Nun also erstmal Training in der Halle, bis im März die neue Saison beginnt. Ein gutes Dutzend Mitspieler ist an diesem Mittwochabend gekommen. Alte Hasen sind dabei und jüngere Talente wie der 17-jährige Elias Huber. Ihm gefällt an dem Sport auch die mentale Herausforderung, sagt er. Immerhin seien manchmal zwei dreistündige Runden zu überstehen. "Und es ist viel Taktik dabei", sagt er. Und gehöriger Wumms: Wenn die Spieler sich quer durch die Halle die harten Bälle zupfeffern, möchte man nicht versehentlich getroffen werden. Blaue Flecken gäbe das mindestens. "Passiert nichts", beruhigt Vereinssprecher Holger Simonszent, "die können das". An diesem Abend üben sie "Details", wie der Coach das nennt: Bälle im Laufen fangen, am Boden kniend Bälle zuwerfen, um die Finger aufzuwärmen.
"Für uns steht der Nachwuchs im Fokus", sagt Howard. Da waren die Indians schon immer gut - und sind es auch jetzt noch. Nach Ansicht des Cheftrainers, der sich in der Szene gut auskennt, gibt es in Gauting das beste Nachwuchsprogramm in ganz Deutschland. Erst kürzlich wurden sieben junge "Indianer" von der deutschen Baseball-Akademie (DBA) in den 26-köpfigen Kader der besten nationalen U10-Talente nach Paderborn berufen. Sie dürfen nun an einem Camp in Italien und einem internationalen Turnier in Tschechien teilnehmen. "Wir sind gerade in der guten Situation, dass wir viele talentierte Spieler haben und das auf lange Sicht. Das ist schon eine coole Aufgabe, die zu trainieren", sagt Howard. Nun kommt es darauf an, sie auch in Gauting zu halten.

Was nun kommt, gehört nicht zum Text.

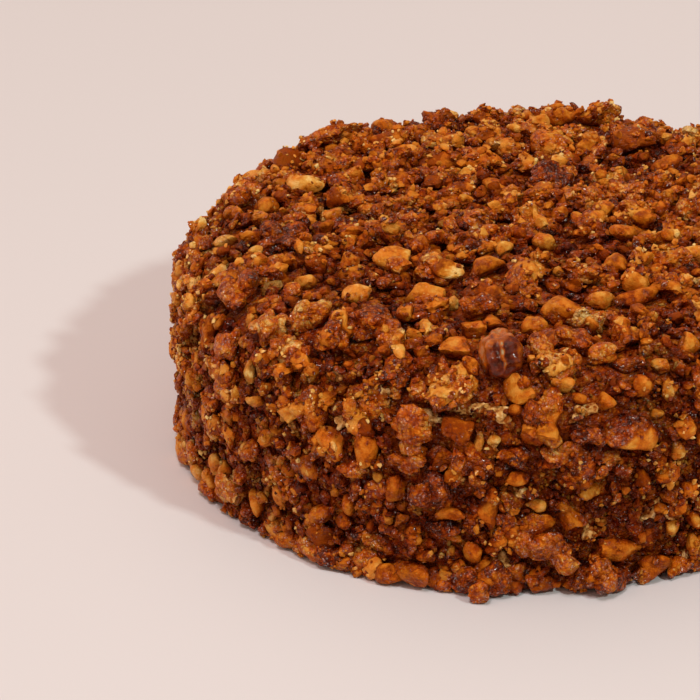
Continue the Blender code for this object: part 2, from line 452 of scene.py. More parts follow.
def praline_finish(name):
    """Praline. Where `bare` is 1 the nut's satin flesh shows, with stains of caramel, and where it is
    0 there is a crust of packed grains, each with its own tint. `tone` runs from dark to pale, and
    `deep` from the outside to the bed, where the colour is darker, for sticky syrup and as painted
    shade; the cracks and creases between the grains are darker as painted shade. The crust is wet
    with syrup in spots, and there the faces of sugar crystals glint."""
    coat = Finish(name)
    add, read, maths, shifted = coat.add, coat.read, coat.maths, coat.shifted

    def vector(operation, a, b=GREY, scale=1.0):
        return add("VectorMath", {0: a, 1: b, 3: scale}, operation=operation).outputs[0]

    def cells_of(width, at, **settings):
        return add("TexVoronoi", {"Vector": at, "Scale": 1 / width}, **settings).outputs

    def tint_of(cells):
        return add("SeparateColor", {0: cells["Color"]}).outputs[0]

    def ranged(value, low, high, at_low, at_high):
        return add("MapRange", {0: value, 1: low, 2: high, 3: at_low, 4: at_high}).outputs[0]

    def clamped(value):
        return add("Clamp", {0: value}).outputs[0]

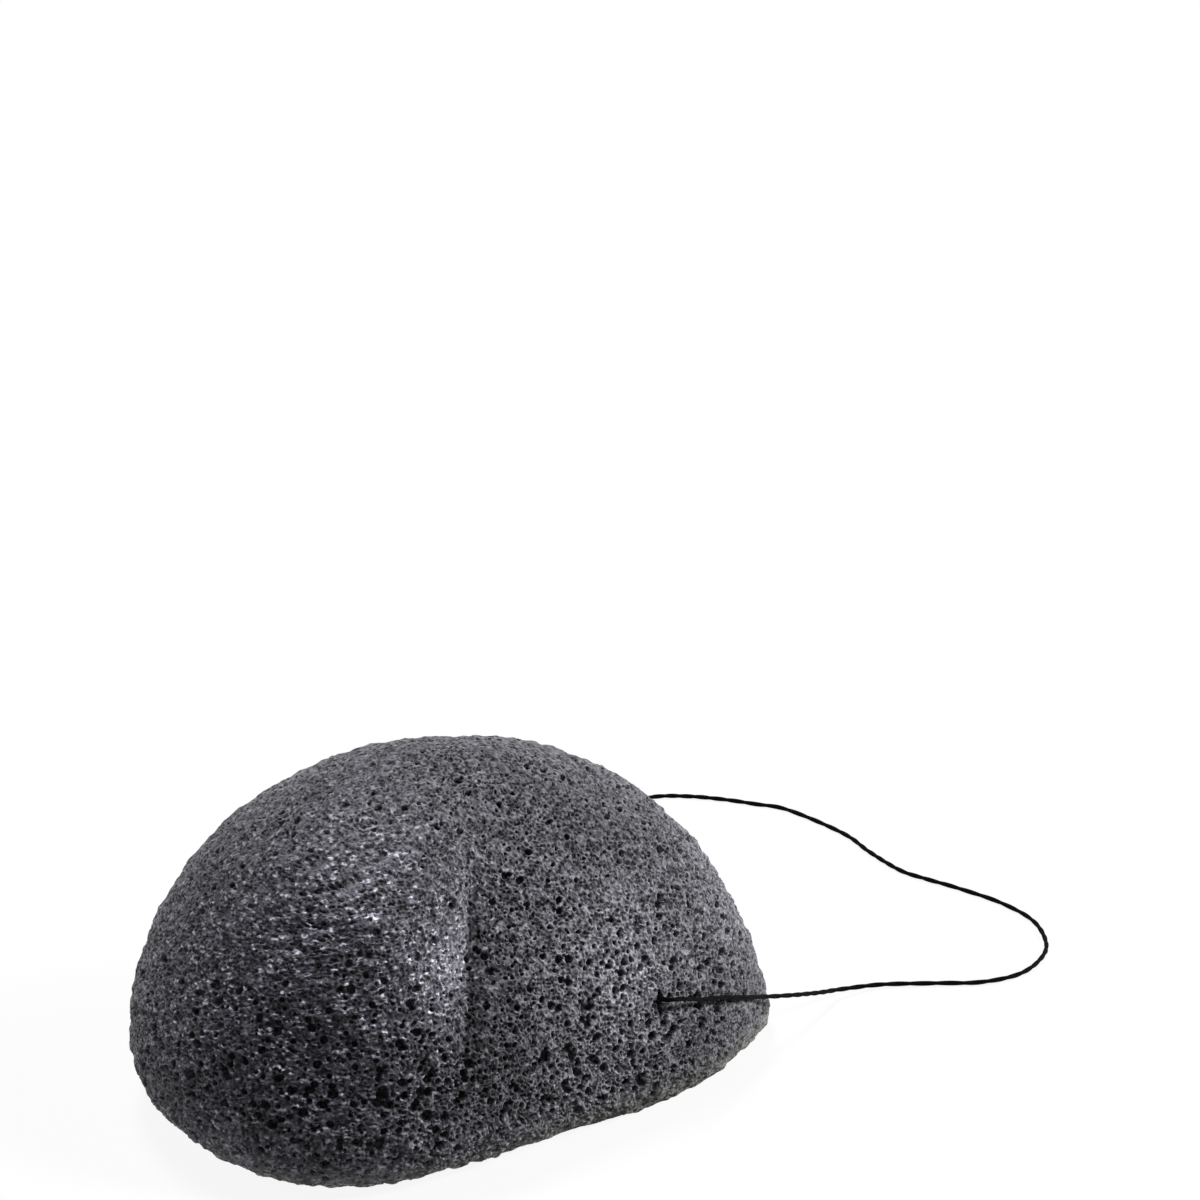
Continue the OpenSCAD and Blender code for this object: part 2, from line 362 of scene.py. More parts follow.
def skin(a, z, share=1.0):
    """Points of the smooth skin at angles a and heights z. share draws the base in to its middle."""
    heel = HEEL_SHARE * bump(turned(a - HEEL_DIR), HEEL_SPREAD) * np.exp(-z / HEEL_RISE)
    from_crease = np.hypot(beside_crease(a, z), CREASE_ROUND) - CREASE_ROUND
    groove = GROOVE_DEPTH * bump(z - GROOVE_LEVEL, GROOVE_RISE) * np.exp(-from_crease / GROOVE_REACH)
    shoulder = SHOULDER_OUT * bump(z - SHOULDER_LEVEL, SHOULDER_RISE) * bump(
        turned(a - SHOULDER_DIR), SHOULDER_SPREAD)
    reach = np.maximum(0, plain_reach(a, z) * (1 + heel) - groove + shoulder) * share
    return np.stack([reach * np.cos(np.radians(a)),
                     reach * np.sin(np.radians(a)) + TOP_LEAN * (z / DOME_HEIGHT) ** 2, z], -1)


print("the crease lies", skin(GROOVE_DIR, GROOVE_LEVEL).round(1), "mm from the middle of the base")

# %% [markdown]
# A rounded grid would crowd its points at the top, and the foam's cells would come out uneven. An icosphere
# has no poles and even triangles, so it is used here. Each of its points has a direction, and how far that
# leans from straight up says whether the point lands on the dome, on the rounded foot or on the base.

# %% Make the ball and bring it to the smooth form
BALL_STEPS = 8
LEAN_BELLY, LEAN_FOOT = 118.0, 134.0     # degrees from the top where the dome ends and where the base starts
ball = bmesh.new()
bmesh.ops.create_icosphere(ball, subdivisions=BALL_STEPS, radius=1)
bmesh.ops.subdivide_edges(ball, edges=ball.edges[:], cuts=1, use_grid_fill=True)
sponge_mesh = bpy.data.meshes.new("foam")
ball.to_mesh(sponge_mesh)
ball.free()
count = len(sponge_mesh.vertices)
flat = np.empty(count * 3, np.float32)
sponge_mesh.vertices.foreach_get("co", flat)
way = flat.reshape(-1, 3).astype(float)
way /= np.linalg.norm(way, axis=1)[:, None]
lean = np.degrees(np.arccos(np.clip(way[:, 2], -1, 1)))
angle = np.degrees(np.arctan2(way[:, 1], way[:, 0]))
widest = belly(angle)
dome_rise = np.sin(np.radians(90 * np.clip(1 - lean / LEAN_BELLY, 0, 1))) ** (2 / DOME_POWER)
foot_drop = np.sin(np.radians(90 * np.clip((lean - LEAN_BELLY) / (LEAN_FOOT - LEAN_BELLY), 0, 1)))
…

Der Platz an der Leutstettener Straße ist nicht geeignet für Spiele der Bundesliga
Ein Problem ist der Platz. "Wir sind an der Kapazitätsgrenze, was die Anlage hergibt", sagt Howard. Und U10-Chefcoach Oskar von Mosch meint: "Wir sind stolz darauf, auf Landes- und Bundesebene mit unseren Kids so stark vertreten zu sein. Leider müssen wir befürchten, diese Toptalente mittelfristig an andere Clubs zu verlieren. Wir benötigen dringend eine adäquate Trainings- und Wettkampfstätte." Da mögen die Spieler noch so gut sein und sich für die erste Liga qualifizieren: Das Gelände ist für dieses Niveau nicht geeignet, denn er erfüllt einige vorgeschriebene Anforderungen nicht. Da fehlt zum Beispiel Flutlicht oder ein mehrere Meter breiter Sandstreifen rund ums Spielfeld. Der Verein ist deswegen im Gespräch mit der Gemeinde, der neue Vorsitzende Oskar von Mosch kümmert sich darum. Derweil träumt Cheftrainer Howard weiter von einer Rückkehr in die Bundesliga - wohl noch nicht in der kommenden Saison, aber vielleicht in den kommenden Jahren, wenn die Mannschaft so weit ist.
Für Howard selbst ist die aktive Zeit vorbei. Der 33-Jährige hat zu viele Gehirnerschütterungen erlitten. Zuletzt waren es gleich zwei in einer Woche: Zuerst wurde er in Heidenheim umgerannt, ein paar Tage darauf hat ihn in Stuttgart ein Ball am Helm getroffen. Er spielte zunächst weiter, doch in seinem Bewusstsein fehlen ein paar Stunden. Erst im Krankenhaus ist er wieder zu sich gekommen. "Kann passieren", sagt er auf seine lapidare Art. Aber nach Rücksprache mit den Ärzten hat er mit Rücksicht auf seine Gesundheit das Ende seiner Karriere beschlossen. Aber ganz ohne Sport geht es für ihn nicht: Er geht regelmäßig zum Krafttraining, spielt Tennis, und ab und zu geht er auf den Golfplatz: Ein paar Bälle weghauen.